Engaging a Student Audience


October 2017

When £9k student fees were first introduced, I oversaw the launch of a new online initiative at The University of Nottingham aimed at engaging new undergraduate students at the start of their student lives. This involved a multi-channel approach with a mix of blog content, a Facebook page with regular posts, a Twitter account and Tumblr. With a solid mix of content on different platforms and promotion via web, email and print, around 60% of new undergraduate students had liked our Facebook page by the time term started.

In the years that followed, we worked more closely with students, tapping into their ideas for content and asking them to run our social media. We also introduced Snapchat and made more use of video, but we couldn’t match the number of Facebook likes we got in that first year.

I’m now running the Student Life initiative at the University of Lincoln and, although Facebook remains important, it’s about much more than getting page likes. Everything we publish is student-created and we use a range of social media, mixing up our approach to each and cross-promoting what we’re doing. Our most engaging piece of content involved using Facebook Live to give student-led tours of accommodation in the week after A Level Results Day. We also ran Facebook Live Q&A sessions with student support services and used Snapchat and Instagram stories to put out student micro-vlogs covering key issues, such as how to make friends in welcome week.

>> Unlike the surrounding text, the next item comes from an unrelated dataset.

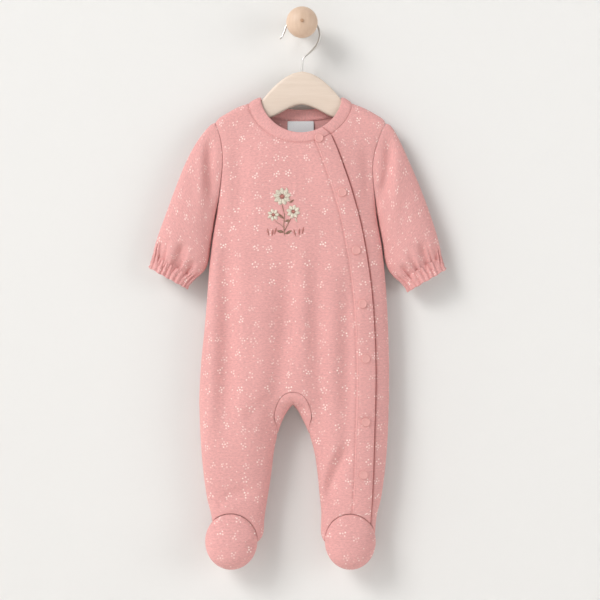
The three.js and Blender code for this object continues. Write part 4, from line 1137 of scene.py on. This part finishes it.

There is a window of opportunity to engage with new students between when they get their results and when they start. Once they are at university and have started making friends and settled into their courses and accommodation, then engagement levels drop. It’s inevitable. But if you can engage them during that window then you have a better chance of engaging them later on. You just need to remain focused on the things that matter to them and make sure that everything you produce is engaging and useful.


We have recently started using the following content idea checklist, adapted from something similar that the BBC use, to try and ensure that we hit the mark with everything we publish:

Happy, sad, amused or not much at all? If it’s the latter, then don’t publish it.

When is it likely to get the best response? Would it be better going out in the evening or at the weekend?

Is it better suited to Facebook, Twitter, Snapchat or Instagram? Could it work across different platforms, and if so, how would it need to be tweaked for each?

What’s in it for them? What will they learn or gain from engaging with it? Why would they want to engage with it?



Ask yourself these questions and it should help you to engage your student audience more effectively.